Doch darf das nicht dazu führen, dass die Stadt aufgrund dieser Ungerechtigkeit alle Bemühungen fahren lässt, den eigenen Beitrag zu mehr Sparsamkeit und Effizienz zu leisten. Dass der fiese Bund zugleich als Sündenbock herhalten muss, um von der eigenen Unfähigkeit abzulenken, darauf hat nicht nur IHK-Präsident Henner Pasch in seinem Weckruf via Solinger Tageblatt hingewiesen. Als Unternehmer weiß er nämlich ziemlich genau, was passiert, wenn in seiner Firma die Personalkosten plötzlich um 15 Prozent stiegen, ohne dass eine entsprechende Umsatzentwicklung dahinter stünde: der Gang zum Konkursgericht.
In Solingen steigen die Kosten für Personal in dieser Größenordnung: um 23 Millionen Euro, verursacht unter anderem durch 100 neue Stellen. Alarmglocken läuteten deshalb aber keineswegs. Denn eine Stadt kann nun mal im klassischen Sinne nicht pleitegehen, sondern darf - und soll sogar- mit allerlei Bilanztricks den wahren Schuldenstand verschleiern: mit Schattenhaushalten, Ausgliederungen und sonstigen kreativen Ideen. Der Bund lebt es vor: Man nennt ein Milliarden-Minus einfach „Sondervermögen” und schon klingt es wie ein dolles Ding, das jeder haben sollte.
Natürlich verweist die Stadt zu Recht auf übergeordnete Ebenen, die mit Wohngeldgesetz, Flüchtlingsunterbringung etc. den kommunalen Stellenplan aufblähen.
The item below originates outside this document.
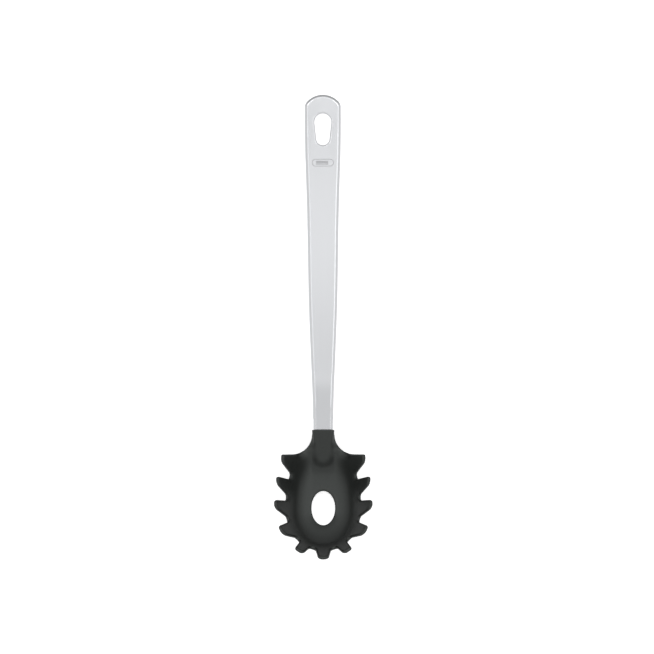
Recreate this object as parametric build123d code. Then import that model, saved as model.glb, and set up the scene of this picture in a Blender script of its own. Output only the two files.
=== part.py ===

Doch das ist nur ein Teil der Wahrheit: Denn Remscheid und Wuppertal, die ebenso unter den auferlegten Lasten stöhnen, haben weit weniger hohe Steigerungsraten. „Alles nicht vergleichbar” wird die schlechte Nachricht im Rathaus abgetan. Ja, fragt der geneigte Bürger sich, warum denn eigentlich nicht? Offensichtlich liegt den Verwaltungen nichts daran, sich vergleichbar zu machen - was ja eigentlich Voraussetzung ist, um eine Ahnung zu bekommen, wo man wirklich steht. Auch ein Unding, das Pasch völlig zu Recht kritisiert.
Das Gefühl, dass im Rahmen einer steten Aufgabenkritik kontinuierlich überlegt wird, wo und wie sich durch Umbesetzungen und Effizienzsteigerungen - beispielsweise durch konsequente Digitalisierung - mit dem vorhandenen Personalstamm die Arbeit bewältigen ließe, dieses Gefühl hat man gerade nicht. Ein besonders absurdes Beispiel lieferte in dieser Woche die Nachbarstadt Remscheid: Da wurde für jährliche Kosten von 113.000 Euro die Stelle einer Diversity-Managerin im Röntgen-Museum geschaffen, die im Kulturbereich die geschlechtergerechte Sprache durchsetzen soll - während in den Bereichen Sicherheit und Bauverwaltung Personal fehlt. Die Begründung der Stadt lautet: Weil es dafür Fördergelder gibt. Keine weiteren Fragen.
Immerhin sind in Solingen die Pläne vom Tisch, für die neuen Mitarbeiter entsprechende Bürotrakte zu bauen. Corona sei Dank steht aufgrund der Homeoffice-Möglichkeiten nicht mehr jedem Beschäftigten ein eigener Schreibtisch zur Verfügung. Und plötzlich kann sogar das für zuletzt noch komplett marode erklärte Verwaltungsgebäude an der Bonner Straße nun plötzlich doch durch Handwerker und nicht mit der Abrissbirne saniert werden. Mal schauen, wie lange diese Aussage Bestand hat.